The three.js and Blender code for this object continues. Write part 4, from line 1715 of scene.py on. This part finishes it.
-------------------------
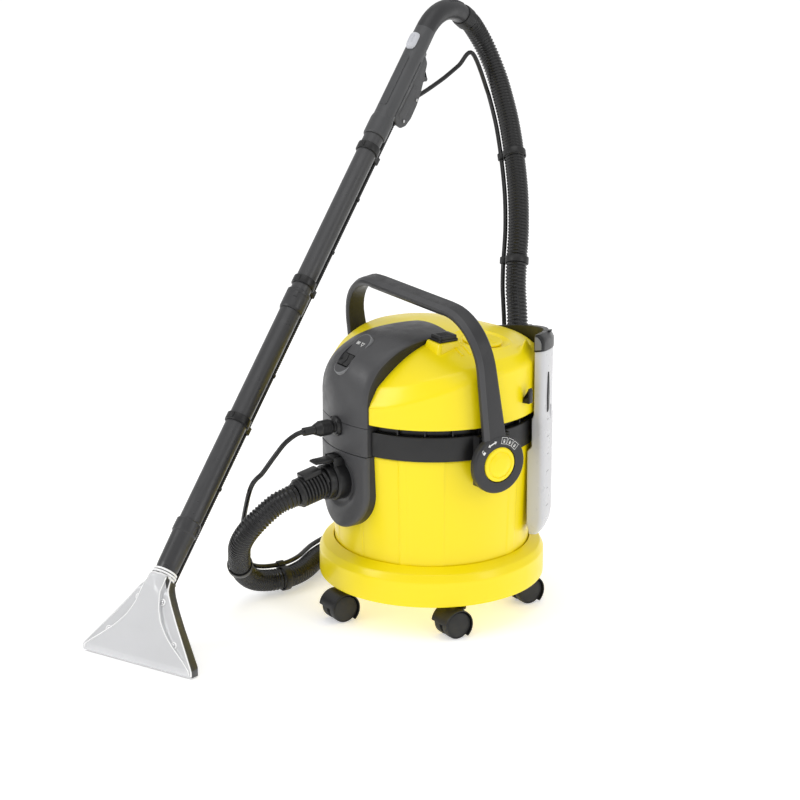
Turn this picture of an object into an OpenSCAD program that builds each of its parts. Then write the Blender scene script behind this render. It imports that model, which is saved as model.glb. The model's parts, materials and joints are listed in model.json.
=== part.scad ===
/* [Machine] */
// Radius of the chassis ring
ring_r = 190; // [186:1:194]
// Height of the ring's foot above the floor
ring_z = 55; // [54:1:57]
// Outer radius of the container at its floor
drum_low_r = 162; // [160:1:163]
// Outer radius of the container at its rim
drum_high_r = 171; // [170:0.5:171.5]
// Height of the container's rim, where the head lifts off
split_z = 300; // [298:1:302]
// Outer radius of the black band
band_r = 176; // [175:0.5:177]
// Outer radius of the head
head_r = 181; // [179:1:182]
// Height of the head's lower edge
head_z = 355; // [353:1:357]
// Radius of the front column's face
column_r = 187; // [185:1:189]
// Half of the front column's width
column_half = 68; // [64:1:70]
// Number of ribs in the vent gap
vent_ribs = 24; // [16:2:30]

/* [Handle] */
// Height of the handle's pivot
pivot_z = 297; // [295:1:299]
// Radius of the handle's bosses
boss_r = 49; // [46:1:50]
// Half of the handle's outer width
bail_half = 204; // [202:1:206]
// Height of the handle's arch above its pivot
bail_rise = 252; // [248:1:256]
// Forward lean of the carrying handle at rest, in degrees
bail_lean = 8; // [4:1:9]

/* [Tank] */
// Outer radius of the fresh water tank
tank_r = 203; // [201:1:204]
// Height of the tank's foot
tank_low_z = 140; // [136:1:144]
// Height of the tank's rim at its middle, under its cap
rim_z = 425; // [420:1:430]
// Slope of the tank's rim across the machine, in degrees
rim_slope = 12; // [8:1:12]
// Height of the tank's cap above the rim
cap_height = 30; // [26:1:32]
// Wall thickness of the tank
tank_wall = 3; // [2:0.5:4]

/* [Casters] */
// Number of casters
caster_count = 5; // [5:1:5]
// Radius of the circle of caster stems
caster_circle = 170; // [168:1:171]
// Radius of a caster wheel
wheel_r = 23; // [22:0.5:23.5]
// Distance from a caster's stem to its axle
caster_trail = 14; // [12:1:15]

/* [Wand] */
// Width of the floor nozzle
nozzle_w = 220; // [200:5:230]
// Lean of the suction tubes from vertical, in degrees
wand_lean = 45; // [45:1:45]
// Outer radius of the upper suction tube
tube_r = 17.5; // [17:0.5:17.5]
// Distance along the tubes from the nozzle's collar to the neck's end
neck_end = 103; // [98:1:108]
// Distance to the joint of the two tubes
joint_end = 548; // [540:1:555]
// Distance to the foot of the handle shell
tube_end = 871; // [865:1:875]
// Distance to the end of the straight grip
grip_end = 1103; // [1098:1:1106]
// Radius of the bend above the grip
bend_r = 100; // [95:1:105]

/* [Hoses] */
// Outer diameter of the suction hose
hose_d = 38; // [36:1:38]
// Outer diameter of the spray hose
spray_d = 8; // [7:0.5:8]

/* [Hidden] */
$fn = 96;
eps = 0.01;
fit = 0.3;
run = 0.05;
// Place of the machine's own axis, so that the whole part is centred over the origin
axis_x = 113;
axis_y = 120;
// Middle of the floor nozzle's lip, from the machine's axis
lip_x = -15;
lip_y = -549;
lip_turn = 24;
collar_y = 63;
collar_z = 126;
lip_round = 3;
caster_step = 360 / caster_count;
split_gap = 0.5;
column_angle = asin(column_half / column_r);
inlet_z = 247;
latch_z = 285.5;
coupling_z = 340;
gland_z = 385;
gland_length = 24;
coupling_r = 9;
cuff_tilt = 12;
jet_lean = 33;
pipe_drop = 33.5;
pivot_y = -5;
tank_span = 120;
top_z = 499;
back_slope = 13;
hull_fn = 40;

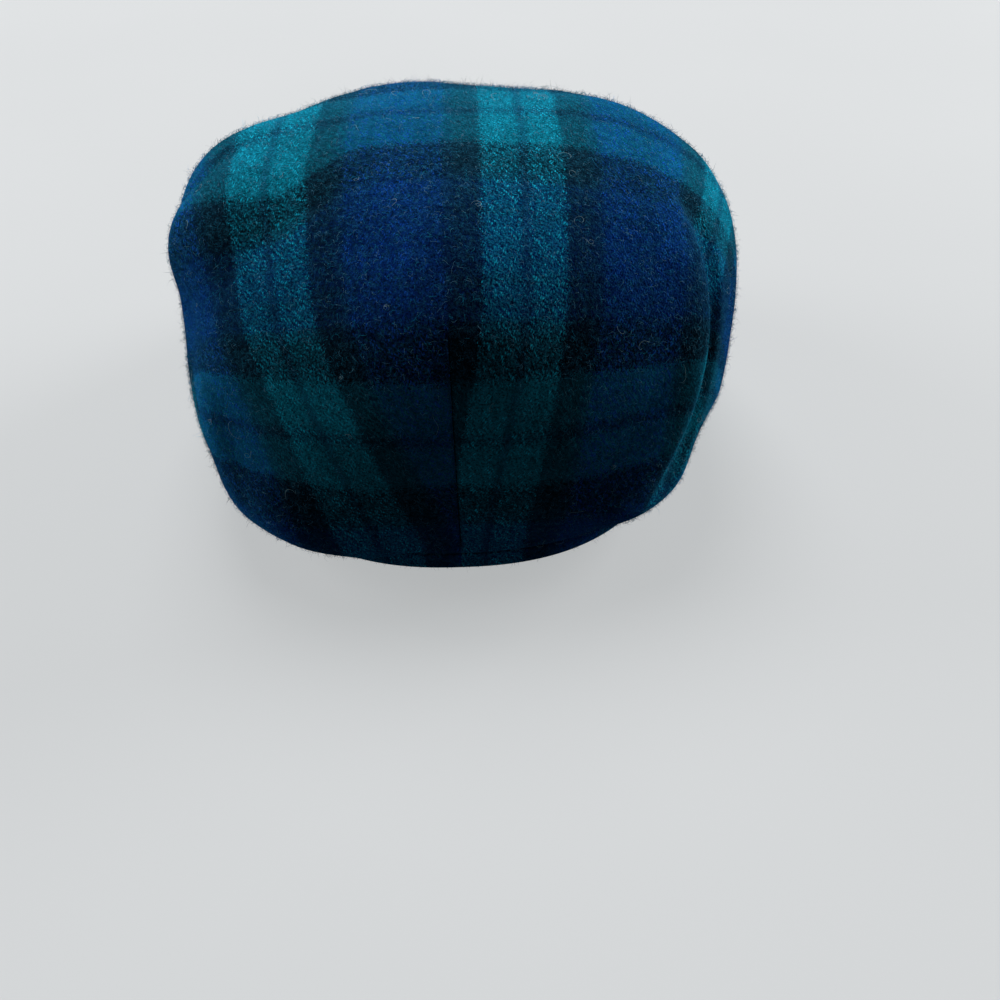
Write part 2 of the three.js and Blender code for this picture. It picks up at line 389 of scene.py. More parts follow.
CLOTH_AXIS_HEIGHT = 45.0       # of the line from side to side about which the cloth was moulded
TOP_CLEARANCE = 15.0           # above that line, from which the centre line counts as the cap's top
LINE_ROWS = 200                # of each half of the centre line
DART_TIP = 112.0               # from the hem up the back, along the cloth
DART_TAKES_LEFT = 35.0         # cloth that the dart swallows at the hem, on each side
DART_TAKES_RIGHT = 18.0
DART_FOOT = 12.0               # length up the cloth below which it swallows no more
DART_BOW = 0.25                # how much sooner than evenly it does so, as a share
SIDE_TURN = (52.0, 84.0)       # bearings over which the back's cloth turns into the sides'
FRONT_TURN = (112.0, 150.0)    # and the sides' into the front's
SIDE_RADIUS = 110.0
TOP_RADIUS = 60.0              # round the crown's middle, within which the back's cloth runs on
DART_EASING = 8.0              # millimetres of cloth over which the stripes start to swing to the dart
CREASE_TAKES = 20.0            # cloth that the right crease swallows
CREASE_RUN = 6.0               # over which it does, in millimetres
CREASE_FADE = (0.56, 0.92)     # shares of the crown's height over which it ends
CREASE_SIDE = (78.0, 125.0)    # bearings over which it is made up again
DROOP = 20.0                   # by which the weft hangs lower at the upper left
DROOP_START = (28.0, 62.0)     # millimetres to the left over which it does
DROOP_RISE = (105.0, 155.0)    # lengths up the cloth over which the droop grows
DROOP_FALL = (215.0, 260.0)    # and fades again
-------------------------
- [WORK REQUIRED] From the data above, pick out each line containing "this" and copy it.

- [FINAL RESULT]
The three.js and Blender code for this object continues. Write part 4, from line 1715 of scene.py on. This part finishes it.
Turn this picture of an object into an OpenSCAD program that builds each of its parts. Then write the Blender scene script behind this render. It imports that model, which is saved as model.glb. The model's parts, materials and joints are listed in model.json.
Write part 2 of the three.js and Blender code for this picture. It picks up at line 389 of scene.py. More parts follow.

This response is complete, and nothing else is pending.